Anything else? He stares at me for a few seconds as if I’m being a troublesome customer, then says, “Fried noodles”. I clarify: This is Tiruppur Mess, so I’d prefer Tiruppur food. He shakes his head, “There’s no Tiruppur food.” I don’t feel like arguing since we’re not on the same wavelength anyway, never going to be Facebook buddies, and he’s barely wearing clothes. I like to wear clothes when I visit eateries and it would be a nice touch if staff wear them too.

Instead I hunt for what supposedly is the oldest and most reliable biryani joint, but the area I’d mapped it in turns out to be an endless stretch of fancy garment surplus outlets and nobody has heard of any biryani.
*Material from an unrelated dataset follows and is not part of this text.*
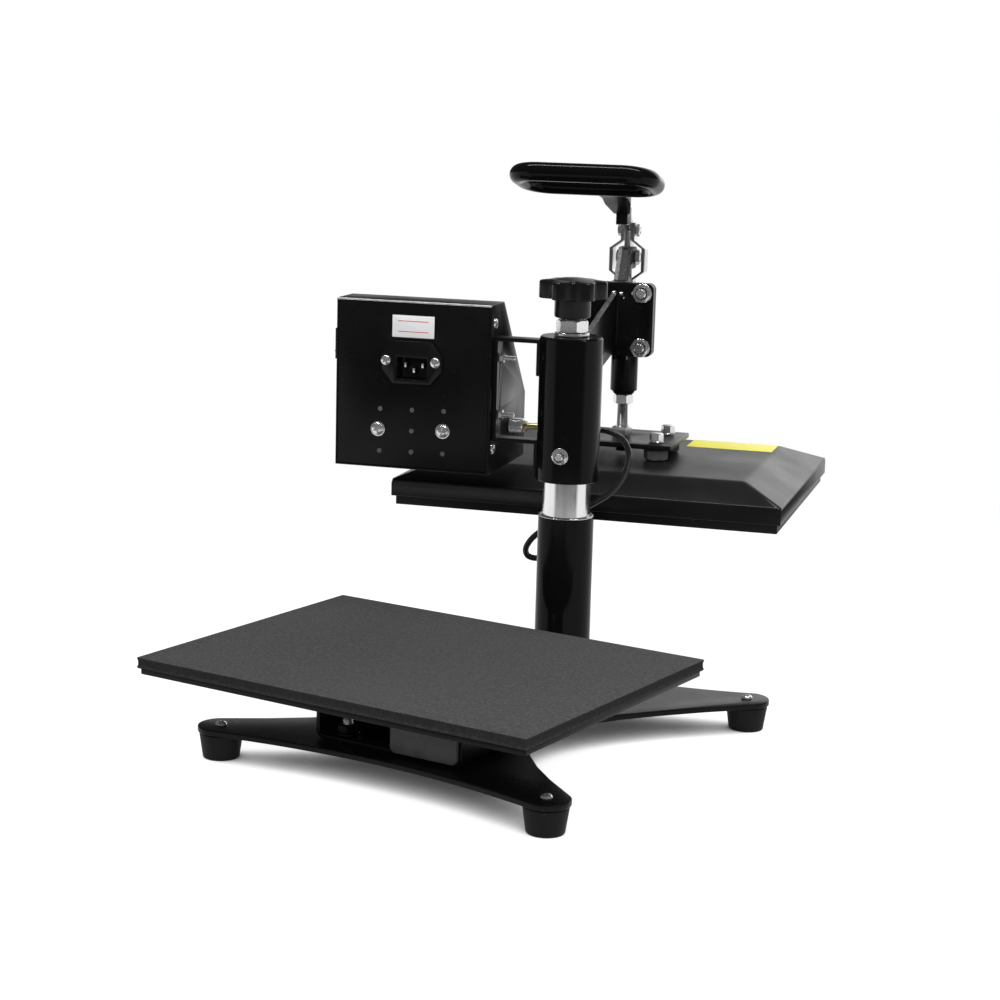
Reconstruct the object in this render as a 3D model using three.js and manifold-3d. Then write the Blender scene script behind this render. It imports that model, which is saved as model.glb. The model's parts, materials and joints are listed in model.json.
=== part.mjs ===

It also starts to pour again, so the only thing I can think of is Junior Kuppanna — by the time I enter I’m starting to feel I might spend the rest of my life eating Junior’s superb cookery. I ask for pepper-fried brains (₹200) and, to top it off, I order the chicken biryani (₹120), which is al dente with muscular jungle fowl rather than softly spineless broiler, and for which small-grained seeraga samba rice is used; unlike northern biryanis it has a mild coconut flavour.

Even if my Kongu food adventure turns out to be all about Junior Kuppanna, I don’t mind having my three daily meals there — the menu has so many items that I don’t eat the same dish twice. As the saying goes, a perfect restaurant is a perfect restaurant is a perfect restaurant.